Nazila Ghanea, yazısında din ve inanç özgürlüğü ile kadın haklarının birbiriyle çelişen haklar olduğu algısının yanlış bir yorum olduğunu uluslararası hukuk metinleri üzerinden açıklıyor ve bu iki alan arasındaki ilişkinin geliştirilmesi gerektiğini vurguluyor. Her ne kadar uluslararası insan hakları yasası cinsiyet ve din üzerinden ayrımcılığı yasaklasa da din özgürlüğü ve kadın hakları yasaları metinleri birbirleri hakkında bir yorumda bulunmuyor. Bununla beraber, yazar bu iki hak arasında bir çelişki olduğunun düşünülmesinin ana sebeplerinden birinin devletlerin kadın hakları konusunda uluslararası sözleşmelere getirdiği çekincelerin din adına ve dini yasalar üzerinden yapılıyor olması olduğunu vurguluyor. Bazı devletler, dini gerekçeler göstererek kadınlara karşı hak ihlalinde bulunuyor veya bulunulmasına ses çıkartmıyor. Örneğin Cezayir devleti, kadın erkek eşitliği ve kadınlara karşı ayrımcılık hakkında yapılacak düzenlemelerin ülkedeki “Aile Yasası” ile çelişemeyeceğini belirtiyor. Ancak Ghanea, bu ve benzeri uygulamaların sadece kadın haklarını değil, aynı zamanda din ve inanç özgürlüğü haklarını da kısıtladığını belirtiyor. Çünkü aslında din ve inanç özgürlüğü, dinleri korumayı değil, topluluk içindeki bireylerin güçlendirilmesini amaçlıyor. Din adına gerçekleştirildiği iddia edilen hak ihlalleri, aslında herkesin din ve inanç özgürlüğü hakkını ihlal ediyor çünkü herkesin kendi dinini anlamasını ve dinini veya inancını bu anlayışa göre açıklamasını fiilen kısıtlıyor.

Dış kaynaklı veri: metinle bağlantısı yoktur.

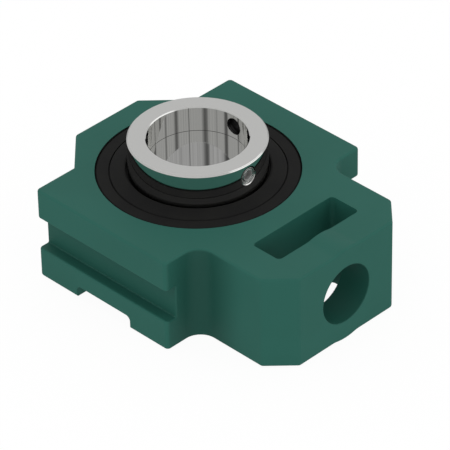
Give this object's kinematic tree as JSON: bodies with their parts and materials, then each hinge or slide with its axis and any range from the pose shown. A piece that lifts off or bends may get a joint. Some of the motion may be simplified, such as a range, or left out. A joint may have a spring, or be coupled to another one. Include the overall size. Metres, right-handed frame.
{
  "type": "housed bearing unit",
  "caption": "Take-up housing with guide grooves, nut slot and adjusting screw hole, holding a sealed insert ball bearing whose extended ring grips a shaft with grub screws.",
  "frame": {"origin": "where the shaft axis crosses the centre plane of the guide grooves", "axes": "+Z along the shaft axis towards the end of the ring with the grub screws, +X along the adjusting screw axis towards the nose, +Y across to the left guide groove"},
  "size_m": [0.1544, 0.1186, 0.0629],
  "materials": {
    "green_paint": "satin enamel over a casting",
    "ring_steel": "ground and polished",
    "black_steel": "black oxide",
    "ball_steel": "polished",
    "cage_plastic": "moulded",
    "seal_rubber": "moulded",
    "screw_steel": "machined",
    "plated_steel": "zinc plated"
  },
  "bodies": {
    "housing_body": {"housing": "green_paint", "grease_nipple": "plated_steel"},
    "insert_body": {"outer_ring": "black_steel", "upper_seal": "seal_rubber", "lower_seal": "seal_rubber"},
    "ring_body": {"inner_ring": "ring_steel", "upper_flinger": "black_steel", "lower_flinger": "black_steel"},
    "cage_body": {"cage": "cage_plastic"},
    "front_screw_body": {"front_grub_screw": "screw_steel"},
    "side_screw_body": {"side_grub_screw": "screw_steel"},
    "ball_01_body": {"ball_01": "ball_steel"},
    "ball_02_body": {"ball_02": "ball_steel"},
    "ball_03_body": {"ball_03": "ball_steel"},
    "ball_04_body": {"ball_04": "ball_steel"},
    "ball_05_body": {"ball_05": "ball_steel"},
    "ball_06_body": {"ball_06": "ball_steel"},
    "ball_07_body": {"ball_07": "ball_steel"},
    "ball_08_body": {"ball_08": "ball_steel"},
    "ball_09_body": {"ball_09": "ball_steel"},
    "ball_10_body": {"ball_10": "ball_steel"}
  },
  "joints": [
    {"name": "insert_tilt", "type": "hinge", "parent": "housing_body", "child": "insert_body", "pos_m": [0, 0, 0.0104], "axis": [0, 1, 0], "range_deg": [-2, 2]},
    {"name": "ring_spin", "type": "hinge", "parent": "insert_body", "child": "ring_body", "pos_m": [0, 0, 0.0104], "axis": [0, 0, 1], "continuous": true},
    {"name": "cage_spin", "type": "hinge", "parent": "insert_body", "child": "cage_body", "pos_m": [0, 0, 0.0104], "axis": [0, 0, 1], "continuous": true},
    {"name": "front_screw_feed", "type": "slide", "parent": "ring_body", "child": "front_screw_body", "axis": [-1, 0, 0], "range_m": [-0.003, 0.002]},
    {"name": "side_screw_feed", "type": "slide", "parent": "ring_body", "child": "side_screw_body", "axis": [0, -1, 0], "range_m": [-0.003, 0.002]},
    {"name": "ball_01_roll", "type": "hinge", "parent": "cage_body", "child": "ball_01_body", "pos_m": [0.03457, 0.00547, 0.0104], "axis": [0, 0, 1], "continuous": true},
    {"name": "ball_02_roll", "type": "hinge", "parent": "cage_body", "child": "ball_02_body", "pos_m": [0.02475, 0.02475, 0.0104], "axis": [0, 0, 1], "continuous": true},
    {"name": "ball_03_roll", "type": "hinge", "parent": "cage_body", "child": "ball_03_body", "pos_m": [0.00547, 0.03457, 0.0104], "axis": [0, 0, 1], "continuous": true},
    {"name": "ball_04_roll", "type": "hinge", "parent": "cage_body", "child": "ball_04_body", "pos_m": [-0.01589, 0.03119, 0.0104], "axis": [0, 0, 1], "continuous": true},
    {"name": "ball_05_roll", "type": "hinge", "parent": "cage_body", "child": "ball_05_body", "pos_m": [-0.03119, 0.01589, 0.0104], "axis": [0, 0, 1], "continuous": true},
    {"name": "ball_06_roll", "type": "hinge", "parent": "cage_body", "child": "ball_06_body", "pos_m": [-0.03457, -0.00547, 0.0104], "axis": [0, 0, 1], "continuous": true},
    {"name": "ball_07_roll", "type": "hinge", "parent": "cage_body", "child": "ball_07_body", "pos_m": [-0.02475, -0.02475, 0.0104], "axis": [0, 0, 1], "continuous": true},
    {"name": "ball_08_roll", "type": "hinge", "parent": "cage_body", "child": "ball_08_body", "pos_m": [-0.00547, -0.03457, 0.0104], "axis": [0, 0, 1], "continuous": true},
    {"name": "ball_09_roll", "type": "hinge", "parent": "cage_body", "child": "ball_09_body", "pos_m": [0.01589, -0.03119, 0.0104], "axis": [0, 0, 1], "continuous": true},
    {"name": "ball_10_roll", "type": "hinge", "parent": "cage_body", "child": "ball_10_body", "pos_m": [0.03119, -0.01589, 0.0104], "axis": [0, 0, 1], "continuous": true}
  ],
  "couplings": [
    {"joint": "cage_spin", "follows": "ring_spin", "ratio": 0.40929},
    {"joint": "ball_01_roll", "follows": "ring_spin", "ratio": -2.6652},
    {"joint": "ball_02_roll", "follows": "ring_spin", "ratio": -2.6652},
    {"joint": "ball_03_roll", "follows": "ring_spin", "ratio": -2.6652},
    {"joint": "ball_04_roll", "follows": "ring_spin", "ratio": -2.6652},
    {"joint": "ball_05_roll", "follows": "ring_spin", "ratio": -2.6652},
    {"joint": "ball_06_roll", "follows": "ring_spin", "ratio": -2.6652},
    {"joint": "ball_07_roll", "follows": "ring_spin", "ratio": -2.6652},
    {"joint": "ball_08_roll", "follows": "ring_spin", "ratio": -2.6652},
    {"joint": "ball_09_roll", "follows": "ring_spin", "ratio": -2.6652},
    {"joint": "ball_10_roll", "follows": "ring_spin", "ratio": -2.6652}
  ]
}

Kadın hakları ve dini-geleneksel normlar arasında bir çatışma olsa da bu din ve inanç özgürlüğü ile bir çatışma yarattığı anlamına gelmiyor. İnsan hakları sözleşmeleri, herhangi bir hak veya özgürlük adına yapıldığı iddia edilen herhangi bir eylemin bir başkasının hakkını kısıtlamayacağının altını çiziyor. Bu yüzden, kadın haklarını kısıtlayan hiçbir eylem din ve inanç özgürlüğü adı altında gerçekleştirilemez, çünkü bu hakların birlikte okunması gerekir.

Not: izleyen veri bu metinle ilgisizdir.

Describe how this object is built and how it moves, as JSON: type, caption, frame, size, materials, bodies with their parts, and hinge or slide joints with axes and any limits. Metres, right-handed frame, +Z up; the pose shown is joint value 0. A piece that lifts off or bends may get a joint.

Nazila Ghanea yazısını, din adına gerçekleştirilen ayrımcı ve şiddet eylemlerinin din ve inanç özgürlüğü ile karıştırılmaması gerektiğini belirterek, Birleşmiş Milletler’in kadın hakları ile din ve inanç özgürlüğü haklarının nasıl birleşebileceğine odaklanması gerektiğini belirterek bitiriyor. Ghanea, BM İnsan Hakları Komitesi’nden ve Kadınlara Yönelik Her Türlü Ayrımcılığın Önlenmesi Uluslararası Sözleşmesi Komitesi’nin bu iki alanın kesişimi üzerine yapacağı ortak bir genel yorumun bu sorunu çözmede gerekli olduğunu belirtiyor.